En nous offrant cette galerie de personnages, certains en détails et d'autres esquissés, les uns attachants, les autres médiocres, voire mauvais, l'auteur s'en tient aux faits, refusant tout pittoresque, s'interdisant même l'émotion qui n'en jaillit pas moins à chaque page, notamment celles, merveilleuses, qu'il consacre à son institutrice ou à l'accouchement de sa mère dans un train, pour culminer dans sa dernière rencontre avec le père, dont il découvre enfin la richesse intérieure dans le sanatorium où celui-ci attend placidement la mort.
Un tableau tendre, mélancolique, sans complaisance – et sans autocomplaisance – des premières années de la Yougoslavie titiste, infiltré de brèves réflexions sur la littérature et l'existence, empreint de la pensée que “notre vie n'aura pas été ce que nous avons vécu, mais ce dont nous nous souvenons.” Mais en plus et surtout, un grand moment de littérature, où un écrivain majeur fouille ses racines en quête des sources de son inspiration.

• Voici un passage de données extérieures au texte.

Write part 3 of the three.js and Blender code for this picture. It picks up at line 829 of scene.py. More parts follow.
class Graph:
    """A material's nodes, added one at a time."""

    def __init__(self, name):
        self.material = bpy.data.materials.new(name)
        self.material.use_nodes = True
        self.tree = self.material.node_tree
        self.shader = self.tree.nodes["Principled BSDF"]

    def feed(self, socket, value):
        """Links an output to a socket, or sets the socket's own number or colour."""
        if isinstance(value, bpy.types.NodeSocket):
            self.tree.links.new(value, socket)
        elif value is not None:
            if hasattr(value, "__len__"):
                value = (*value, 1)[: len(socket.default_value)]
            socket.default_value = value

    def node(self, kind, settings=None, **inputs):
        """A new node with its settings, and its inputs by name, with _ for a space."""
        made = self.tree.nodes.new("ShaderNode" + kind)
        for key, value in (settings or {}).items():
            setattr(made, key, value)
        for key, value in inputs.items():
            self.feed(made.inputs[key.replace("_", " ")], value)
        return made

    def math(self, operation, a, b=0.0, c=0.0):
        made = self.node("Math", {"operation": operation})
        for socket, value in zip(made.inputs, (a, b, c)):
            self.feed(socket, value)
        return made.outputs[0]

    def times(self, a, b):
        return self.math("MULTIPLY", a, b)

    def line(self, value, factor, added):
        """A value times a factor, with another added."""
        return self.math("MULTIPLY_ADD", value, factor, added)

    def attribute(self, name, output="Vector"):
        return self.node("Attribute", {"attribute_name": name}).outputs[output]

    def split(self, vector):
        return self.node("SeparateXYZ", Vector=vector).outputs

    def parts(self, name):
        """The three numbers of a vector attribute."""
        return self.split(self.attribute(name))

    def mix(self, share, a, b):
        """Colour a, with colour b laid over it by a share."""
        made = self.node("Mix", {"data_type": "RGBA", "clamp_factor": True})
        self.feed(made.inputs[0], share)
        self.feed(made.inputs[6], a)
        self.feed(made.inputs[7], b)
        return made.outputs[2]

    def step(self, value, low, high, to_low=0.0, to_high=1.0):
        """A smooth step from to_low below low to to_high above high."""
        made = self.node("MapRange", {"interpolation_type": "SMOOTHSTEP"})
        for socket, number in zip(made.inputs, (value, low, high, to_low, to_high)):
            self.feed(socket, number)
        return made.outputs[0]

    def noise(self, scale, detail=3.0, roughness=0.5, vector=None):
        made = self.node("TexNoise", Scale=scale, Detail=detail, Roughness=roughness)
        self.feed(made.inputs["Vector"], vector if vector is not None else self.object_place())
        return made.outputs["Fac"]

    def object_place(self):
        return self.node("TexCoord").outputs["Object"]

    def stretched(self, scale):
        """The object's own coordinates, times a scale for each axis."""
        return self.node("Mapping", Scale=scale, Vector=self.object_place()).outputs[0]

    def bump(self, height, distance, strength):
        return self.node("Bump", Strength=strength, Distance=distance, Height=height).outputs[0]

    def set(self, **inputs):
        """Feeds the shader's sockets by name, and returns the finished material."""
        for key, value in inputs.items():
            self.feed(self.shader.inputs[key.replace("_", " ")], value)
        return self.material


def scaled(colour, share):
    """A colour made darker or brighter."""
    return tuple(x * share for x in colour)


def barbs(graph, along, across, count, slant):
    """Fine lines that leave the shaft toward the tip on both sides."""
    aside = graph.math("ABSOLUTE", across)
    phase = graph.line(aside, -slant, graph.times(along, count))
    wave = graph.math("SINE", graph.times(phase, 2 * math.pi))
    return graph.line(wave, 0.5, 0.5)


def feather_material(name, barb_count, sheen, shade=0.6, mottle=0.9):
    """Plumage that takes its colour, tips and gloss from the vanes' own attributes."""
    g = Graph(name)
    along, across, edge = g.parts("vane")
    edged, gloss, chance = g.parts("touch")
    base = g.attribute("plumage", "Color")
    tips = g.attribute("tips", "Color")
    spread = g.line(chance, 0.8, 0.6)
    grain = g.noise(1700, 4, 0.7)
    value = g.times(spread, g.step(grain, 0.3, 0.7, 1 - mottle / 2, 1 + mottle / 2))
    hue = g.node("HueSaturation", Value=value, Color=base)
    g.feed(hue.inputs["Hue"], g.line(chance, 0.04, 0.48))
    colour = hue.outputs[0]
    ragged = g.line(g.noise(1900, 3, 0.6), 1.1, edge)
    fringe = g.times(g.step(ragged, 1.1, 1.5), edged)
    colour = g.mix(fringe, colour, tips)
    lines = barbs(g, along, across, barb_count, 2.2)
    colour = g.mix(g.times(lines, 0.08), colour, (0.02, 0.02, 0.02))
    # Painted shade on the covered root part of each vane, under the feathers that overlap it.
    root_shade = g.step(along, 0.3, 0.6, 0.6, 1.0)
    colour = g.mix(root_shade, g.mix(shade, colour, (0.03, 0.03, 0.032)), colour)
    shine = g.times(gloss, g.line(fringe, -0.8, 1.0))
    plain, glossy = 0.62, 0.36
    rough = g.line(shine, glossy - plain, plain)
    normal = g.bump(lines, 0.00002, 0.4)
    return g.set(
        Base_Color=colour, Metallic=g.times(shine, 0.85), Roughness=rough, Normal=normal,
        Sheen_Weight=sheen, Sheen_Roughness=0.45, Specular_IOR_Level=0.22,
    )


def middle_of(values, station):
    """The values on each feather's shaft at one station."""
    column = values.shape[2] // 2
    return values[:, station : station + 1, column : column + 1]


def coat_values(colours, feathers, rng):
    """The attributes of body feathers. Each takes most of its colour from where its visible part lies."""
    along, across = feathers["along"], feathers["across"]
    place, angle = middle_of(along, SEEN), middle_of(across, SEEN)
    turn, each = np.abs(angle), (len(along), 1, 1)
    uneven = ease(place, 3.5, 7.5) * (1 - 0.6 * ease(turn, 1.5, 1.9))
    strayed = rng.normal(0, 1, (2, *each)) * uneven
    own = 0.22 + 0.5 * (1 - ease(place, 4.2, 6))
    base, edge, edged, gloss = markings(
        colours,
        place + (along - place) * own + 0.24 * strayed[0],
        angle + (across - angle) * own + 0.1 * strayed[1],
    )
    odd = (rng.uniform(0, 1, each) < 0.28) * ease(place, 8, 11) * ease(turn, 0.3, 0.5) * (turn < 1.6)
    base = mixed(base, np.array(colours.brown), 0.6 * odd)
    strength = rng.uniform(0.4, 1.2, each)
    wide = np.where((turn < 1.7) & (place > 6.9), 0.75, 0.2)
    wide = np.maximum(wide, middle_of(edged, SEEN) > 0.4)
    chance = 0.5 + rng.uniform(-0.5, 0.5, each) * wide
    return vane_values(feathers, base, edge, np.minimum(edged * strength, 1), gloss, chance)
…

Décédé il y a quelques mois, Mirko Kovač était un des grands noms de la littérature d'ex-Yougoslavie, revendiqué à la fois par la Croatie où il s'était établi après avoir dû fuir le régime de Milošević, la Serbie où il avait passé la majeure partie de sa vie, le Monténégro où se situe aujourd'hui sa ville natale, et la Bosnie-Herzégovine où elle se situait lors de sa naissance. Kovač est un phénomène : quasi systématiquement condamnées par la critique communiste pour leur vision sombre du monde et leur farouche individualisme, ses oeuvres n'en ont pas moins obtenu tout ce qui compte en fait de prix littéraires ; l'une d'elles s'est même vue privée d'un prix obtenu l'année précédente avant d'être retirée des bibliothèques et des librairies. Il a été traduit en de nombreuses langues et a obtenu deux prix internationaux importants pour l'ensemble de son oeuvre (le prix Tucholsky du PEN-Club de Suède en 1993 et le prix Herder en 1995, au palmarès duquel il figure au côté d'auteurs comme Milan Kundera ou le Nobel Imre Kertész). Il est également l'auteur de scénarios de films, dont un présenté à Cannes et primé dans des festivals internationaux. Une longue et prophétique interview dans Libération l'avait révélé en 1992 au public francophone et deux de ses ouvrages ont paru précédemment en français aux éditions Rivages.